--- start DATA SEGMENT ---

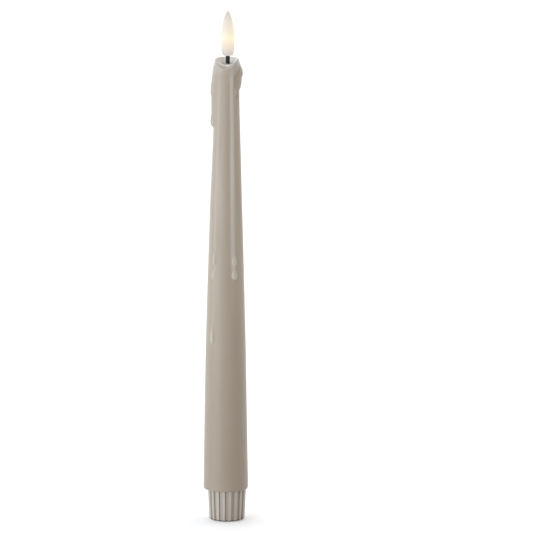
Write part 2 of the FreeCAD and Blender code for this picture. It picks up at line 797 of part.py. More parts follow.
def hollow_coat(body):
    """Clears the tube, the plug and the wick out of the coat, and cuts the bowl and its front notch."""
    hollow = [
        ("0", "wax_bottom - 1"),
        ("wax_lip_bore", "wax_bottom - 1"),
        ("wax_lip_bore", "foot_height + shell_gap"),
        ("liner_base_radius", "foot_height + shell_gap"),
        ("liner_waist_radius", "liner_waist"),
        ("liner_top_radius", "liner_top"),
        ("plug_flange_radius", "liner_top"),
        ("plug_flange_radius", "liner_top + plug_flange_height"),
        ("wick_radius", "liner_top + plug_flange_height"),
        ("wick_radius", "bowl_floor"),
        ("bowl_floor_radius", "bowl_floor"),
        ("bowl_rim_radius", "wax_rim - 0.6"),
        ("bowl_rim_radius + 0.5", "wax_rim"),
        ("bowl_rim_radius + 0.5", "wax_rim + 1"),
        ("0", "wax_rim + 1"),
    ]
    turned(body, "hollow", outline(new_sketch(body, "hollow_section"), hollow), "Groove")
    notch = new_sketch(body, "notch_section")
    circle(notch, "notch_radius", up="notch_centre")
    feature(body, "Pocket", "notch", notch, Length="20").Reversed = True


def coat_place(height, angle, sunk):
    """Expressions for X and Y of a point sunk under the coat's surface at a height and angle."""
    slope = "(wax_shoulder_radius - wax_waist_radius) / (wax_shoulder - wax_waist)"
    reach = f"(wax_waist_radius + {slope} * ({height} - wax_waist) - ({sunk}))"
    return f"wax_offset + {reach} * sin({angle})", f"-{reach} * cos({angle})"


def add_bead(body, name, height, angle, radius, length, relief):
    """A long drop of wax, sunk into the coat so that it stands out by its relief."""
    bead = body.newObject("PartDesign::AdditiveEllipsoid", name)
    bind(bead, Radius1=f"{length} / 2", Radius2=radius, Radius3=radius)
    bead.Angle1, bead.Angle2, bead.Angle3 = -90, 90, 360
    across, up = coat_place(height, angle, f"{radius} - {relief}")
    bind(bead, Placement__Base__x=across, Placement__Base__y=up, Placement__Base__z=height)


def add_run(body, name):
    """A ridge of wax from the melted collar down to where it ends in a bead."""
    sections = []
    top, end = "run_top", f"{name}_end"
    first, last = f"{name}_top_angle", f"{name}_end_angle"
    for share in (0, 0.5, 1):
        height = f"({top} + ({end} - {top}) * {share})"
        angle = f"({first} + ({last} - {first}) * {share})"
        section = new_sketch(body, f"{name}_{'abc'[int(share * 2)]}", "XY_Plane", height=height)
        across, up = coat_place(height, angle, "run_radius - run_relief")
        sections.append(circle(section, "run_radius", across, up))
    run = body.newObject("PartDesign::AdditiveLoft", f"{name}_run")
    run.Profile = sections[0]
    run.Sections = sections[1:]
    run.Ruled = True
    add_bead(body, f"{name}_bead", end, last, "bead_radius", "bead_length", "bead_relief")


def add_runs(body):
    """The runs round the coat, two small drops below the front ones, and the broad blob on the right."""
    for name in ("front_right", "front_left", "left", "back_left", "back_right"):
        add_run(body, name)
    small = ("drop_radius", "drop_length", "bead_relief * 0.7")
    add_bead(body, "front_right_drop", "front_right_end - 6", "front_right_end_angle + 1", *small)
    add_bead(body, "front_left_drop", "front_left_end - 6", "front_left_end_angle", *small)
    add_bead(body, "low_drop", "front_left_end - 35", "front_left_end_angle + 1", *small)
    blob = ("blob_radius", "blob_length", "blob_relief")
    add_bead(body, "blob", "blob_height", "blob_angle", *blob)


def make_plug():
    """The plug that closes the tube's top and holds the wick sleeve."""
    section = [
        ("wick_radius", "plug_bottom"),
        ("plug_radius", "plug_bottom"),
        ("plug_radius", "liner_top"),
        ("plug_flange_radius", "liner_top"),
        ("plug_flange_radius", "liner_top + plug_flange_height"),
        ("wick_radius", "liner_top + plug_flange_height"),
    ]
    return turned_body("wick_plug", section)


def make_wick():
    """The black wick sleeve that carries the flame tip and hides the leads."""
    section = tube_corners("wick_bore_radius", "wick_radius", "wick_bottom", "wick_top")
    return turned_body("wick_sleeve", section)


def make_flame():
    """The flame-shaped diffuser: a round heel, a belly and a long ogive to a blunt tip, hollow inside."""
    body = new_body("flame_diffuser")
    foot_height = size("flame_bottom")
    foot = Vector(size("flame_foot_radius"), foot_height, 0)
    heel = Vector(size("flame_heel_radius"), size("flame_bottom + flame_heel_height"), 0)
    belly = Vector(size("flame_belly_radius"), size("flame_bottom + flame_belly_height"), 0)
    tip = Vector(0, size("flame_tip"), 0)
    bend = Vector((foot.x + heel.x) / 2 + 0.2, (foot.y + heel.y) / 2 - 0.25, 0)
    flank = Vector((heel.x + belly.x) / 2 + 0.06, (heel.y + belly.y) / 2, 0)
    ogive = Vector(belly.x * 0.76, belly.y + (tip.y - belly.y) * 0.56, 0)
    cap = size("flame_tip_radius")
    neck = tip + Vector(cap * math.cos(CAP_SLOPE), cap * math.sin(CAP_SLOPE) - cap, 0)
    half = (CAP_SLOPE + math.pi / 2) / 2
    brow = tip + Vector(cap * math.cos(half), cap * math.sin(half) - cap, 0)
    socket = size("wick_radius")
    ceiling = size("wick_top")
    chamber = size("flame_belly_radius - flame_wall - 0.4")
    dome = size("flame_chamber_top")
    inside = [
        Vector(0, dome, 0),
        Vector(chamber * 0.7, dome - 0.6, 0),
        Vector(chamber, dome - 2.5, 0),
        Vector(chamber, ceiling, 0),
        Vector(socket, ceiling, 0),
        Vector(socket, foot_height, 0),
    ]
    section = new_sketch(body, "flame_section")
    edges = [Part.LineSegment(start, end) for start, end in zip(inside, inside[1:])]
    edges += [
        Part.LineSegment(inside[-1], foot),
        Part.Arc(foot, bend, heel),
        Part.Arc(heel, flank, belly),
        Part.Arc(belly, ogive, neck),
        Part.Arc(neck, brow, tip),
        Part.LineSegment(tip, inside[0]),
    ]
    for edge in edges:
        section.addGeometry(edge, False)
    turned(body, "flame", section)
    return body


def make_led():
    """The domed light-emitting diode inside the flame tip."""
    body = new_body("led_emitter")
    section = new_sketch(body, "led_section")
    bottom, top = size("led_bottom"), size("led_barrel_top")
    flange, barrel = size("led_flange_radius"), size("led_radius")
    shelf = bottom + size("led_flange_height")
    corners = [Vector(0, bottom, 0), Vector(flange, bottom, 0), Vector(flange, shelf, 0)]
    corners += [Vector(barrel, shelf, 0), Vector(barrel, top, 0)]
    for start, end in zip(corners, corners[1:]):
        section.addGeometry(Part.LineSegment(start, end), False)
    crown = Vector(0, top + barrel, 0)
    slant = barrel * math.sin(math.pi / 4)
    section.addGeometry(Part.Arc(corners[-1], Vector(slant, top + slant, 0), crown), False)
    section.addGeometry(Part.LineSegment(crown, corners[0]), False)
    turned(body, "led", section)
    return body


def rounded_path(points):
    """Straight runs through the points, joined by tangent arcs as large as the runs allow."""
    edges = []
    start = points[0]
    for before, at, after in zip(points, points[1:], points[2:]):
        towards, away = (at - before), (after - at)
        reach = 0.45 * min(towards.Length, away.Length)
        towards.normalize()
        away.normalize()
        enter, leave = at - towards * reach, at + away * reach
        bisector = (away - towards).normalize()
        half_turn = towards.getAngle(away) / 2
        radius = reach / math.tan(half_turn)
        middle = at + bisector * (radius / math.cos(half_turn) - radius)
        edges.append(Part.LineSegment(start, enter).toShape())
        edges.append(Part.Arc(enter, middle, leave).toShape())
        start = leave
    edges.append(Part.LineSegment(start, points[-1]).toShape())
    return Part.Wire(edges)


def make_lead(label, points):
    """One insulated lead, a round wire along its route."""
    path = rounded_path(points)
    start, heading = points[0], points[1] - points[0]
    section = Part.Wire(Part.makeCircle(size("lead_radius"), start, heading))
    lead = doc.addObject("Part::Feature", label)
    lead.Label = label
    lead.Shape = path.makePipeShell([section], True, False)
    return lead


def make_leads():
    """The two leads, from the diode down the wick sleeve and the tube to the contact block."""
    top, sleeve_end = size("led_bottom"), size("wick_bottom")
    spread, tab = size("lead_spread"), size("(crown_inner_radius + crown_outer_radius) / 2")
    end = size("pin_top")
    positive = [
        Vector(spread, 0, top),
        Vector(spread, 0, sleeve_end - 2),
        Vector(1.5, 0.6, 194),
        Vector(1.0, -1.2, 167),
        Vector(1.2, 0.5, 140),
        Vector(0, 0, end + 10),
        Vector(0, 0, end + 0.02),
    ]
    negative = [
        Vector(-spread, 0, top),
        Vector(-spread, 0, sleeve_end - 2),
        Vector(-1.4, -0.8, 190),
        Vector(-2.2, 0.9, 163),
        Vector(-3.4, 0.2, 138),
        Vector(-tab, 0, end + 9),
        Vector(-tab, 0, end + 0.02),
    ]
    return [make_lead("led_lead_positive", positive), make_lead("led_lead_negative", negative)]


def make_contact_block():
    """The insulating disc pressed up to the tube's shoulder, which carries the shell's contacts."""
    body = new_body("contact_block")
    disc = circle(new_sketch(body, "disc", "XY_Plane", height="block_bottom"), "block_radius")
    feature(body, "Pad", "block", disc, Length="liner_shoulder - block_bottom")
    holes = new_sketch(body, "holes", "XY_Plane", height="block_bottom")
    circle(holes, "pin_shank_radius")
    for side in ("", "-"):
        middle = f"{side}(crown_inner_radius + crown_outer_radius) / 2"
        rectangle(holes, "tab_thickness", "tab_width", across=middle)
    feature(body, "Pocket", "drilled", holes, Length="4").Reversed = True
    return body


def make_centre_contact():
    """The rivet over the cradle's button."""
    section = [
        ("0", "pin_head_bottom"),
        ("pin_head_radius", "pin_head_bottom"),
        ("pin_head_radius", "block_bottom"),
        ("pin_shank_radius", "block_bottom"),
        ("pin_shank_radius", "pin_top"),
        ("0", "pin_top"),
    ]
    return turned_body("centre_contact", section)


def make_crown_contact():
    """The ring over the cradle's ring, on two tabs that pass through the block."""
    body = new_body("crown_contact")
    radii = ("crown_inner_radius", "crown_outer_radius")
    ring = tube_corners(*radii, "crown_bottom", "crown_bottom + crown_thickness")
    turned(body, "crown", outline(new_sketch(body, "crown_section"), ring))
    for name, side in (("right", ""), ("left", "-")):
        tab = new_sketch(body, f"{name}_tab_section", "XY_Plane", height="crown_bottom + 0.1")
        middle = f"{side}(crown_inner_radius + crown_outer_radius) / 2"
        rectangle(tab, "tab_thickness", "tab_width", across=middle)
        feature(body, "Pad", f"{name}_tab", tab, Length="pin_top - crown_bottom - 0.1")
    return body


# ---------------------------------------------------------------- document


def make_parts():
    """Every part of the candle, in the order that it goes together."""
    parts = [make_foot_cup(), make_board(), make_slip_ring(), make_switch_housing(), make_switch_pins()]
    parts += [make_slider(), make_board_screws(), make_spring()]
    parts.append(make_chip("timer_chip", "2.9", "1.6", "1.1", "2.4", "3.3"))
    parts.append(make_chip("bypass_capacitor", "2.0", "1.25", "0.8", "2.6", "-3.2"))
    resistors = [
        make_chip("led_resistor", "1.6", "0.8", "0.45", "-2.6", "3.0"),
        make_chip("pull_resistor", "1.6", "0.8", "0.45", "-2.6", "-3.0"),
    ]
    parts.append(group("chip_resistors", resistors))
    parts += [make_cradle(), *make_cells(), make_positive_contact(), make_return_strip()]
    parts += [make_liner(), make_wax_coat(), make_plug(), make_wick(), make_flame(), make_led()]
    parts += [*make_leads(), make_contact_block(), make_centre_contact(), make_crown_contact()]
    return parts


def check(parts):
    """Stops if any object failed to recompute or any part isn't a valid shape with volume."""
    for item in doc.Objects:
        if {"Invalid", "Error"} & set(item.State):
            raise RuntimeError(f"{item.Label} failed to recompute: {item.State}")
    for part in parts:
        shape = part.Shape
        if shape.isNull() or not shape.isValid() or shape.Volume <= 0:
            raise RuntimeError(f"{part.Label} is not a valid solid")
        print(f"{part.Label:24s} solids {len(shape.Solids)}  volume {shape.Volume:10.2f} mm3")


def export(parts):
    """Writes each part to its own STEP file."""
    os.makedirs("parts", exist_ok=True)
    for part in parts:
        part.Shape.exportStep(os.path.join("parts", f"{part.Label}.step"))


fill_sheet()
candle = make_parts()
doc.recompute()
check(candle)
export(candle)
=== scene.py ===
"""Flameless LED candle: the looks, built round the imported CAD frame. Lengths in the code are in mm."""
import math

import bpy
import numpy as np
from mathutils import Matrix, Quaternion, Vector


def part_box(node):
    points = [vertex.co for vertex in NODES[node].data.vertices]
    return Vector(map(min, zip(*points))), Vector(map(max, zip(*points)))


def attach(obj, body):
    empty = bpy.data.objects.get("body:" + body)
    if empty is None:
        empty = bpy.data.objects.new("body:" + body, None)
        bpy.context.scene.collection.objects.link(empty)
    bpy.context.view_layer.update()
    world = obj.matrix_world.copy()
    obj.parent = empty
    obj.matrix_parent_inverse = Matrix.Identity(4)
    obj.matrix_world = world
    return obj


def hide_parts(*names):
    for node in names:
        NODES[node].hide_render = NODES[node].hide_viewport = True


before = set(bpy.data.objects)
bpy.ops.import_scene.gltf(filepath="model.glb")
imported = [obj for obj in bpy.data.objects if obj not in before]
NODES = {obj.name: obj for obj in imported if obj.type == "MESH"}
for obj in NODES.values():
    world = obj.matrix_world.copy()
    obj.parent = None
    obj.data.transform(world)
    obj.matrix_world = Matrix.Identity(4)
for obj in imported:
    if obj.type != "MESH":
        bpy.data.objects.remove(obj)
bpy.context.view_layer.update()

MM = 0.001


def top_of(node):
    """The height of a CAD node's highest point, in mm."""
    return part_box(node)[1].z / MM


def bottom_of(node):
    """The height of a CAD node's lowest point, in mm."""
    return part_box(node)[0].z / MM


# ---------------------------------------------------------------- meshes


def smoothstep(low, high, value):
    """0 below low, 1 above high, and a smooth curve in between."""
    share = np.clip((value - low) / (high - low), 0.0, 1.0)
    return share * share * (3.0 - 2.0 * share)


def new_piece(name, body, verts, faces, material):
    """A smooth-shaded mesh piece that rides on a body. verts are in mm."""
    mesh = bpy.data.meshes.new(name)
    mesh.from_pydata((np.asarray(verts) * MM).tolist(), [], faces)
    mesh.polygons.foreach_set("use_smooth", [True] * len(mesh.polygons))
    mesh.update()
    piece = bpy.data.objects.new(name, mesh)
    bpy.context.scene.collection.objects.link(piece)
    mesh.materials.append(material)
    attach(piece, body)
    return piece


def paint(piece, name, shares):
    """Stores a share from 0 to 1 at each vertex, which the piece's material reads."""
    attribute = piece.data.attributes.new(name, "FLOAT", "POINT")
    attribute.data.foreach_set("value", np.asarray(shares, np.float32).ravel())


def ring_faces(rings, columns, closed=False):
    """Quads between rings of points. A closed skin joins its last ring to its first."""
    faces = []
    for row in range(rings if closed else rings - 1):
        low = row * columns
        high = ((row + 1) % rings) * columns
        for column in range(columns):
            after = (column + 1) % columns
            faces.append((low + column, low + after, high + after, high + column))
    return faces


# ---------------------------------------------------------------- wax coat

WAX_COLUMNS = 300
WAX_ROWS = 480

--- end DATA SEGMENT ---

→ STATED EXERCISE
Scan the material and collect every line that contains "before".

→ SOLUTION TO THE EXERCISE
    for before, at, after in zip(points, points[1:], points[2:]):
        towards, away = (at - before), (after - at)
before = set(bpy.data.objects)
imported = [obj for obj in bpy.data.objects if obj not in before]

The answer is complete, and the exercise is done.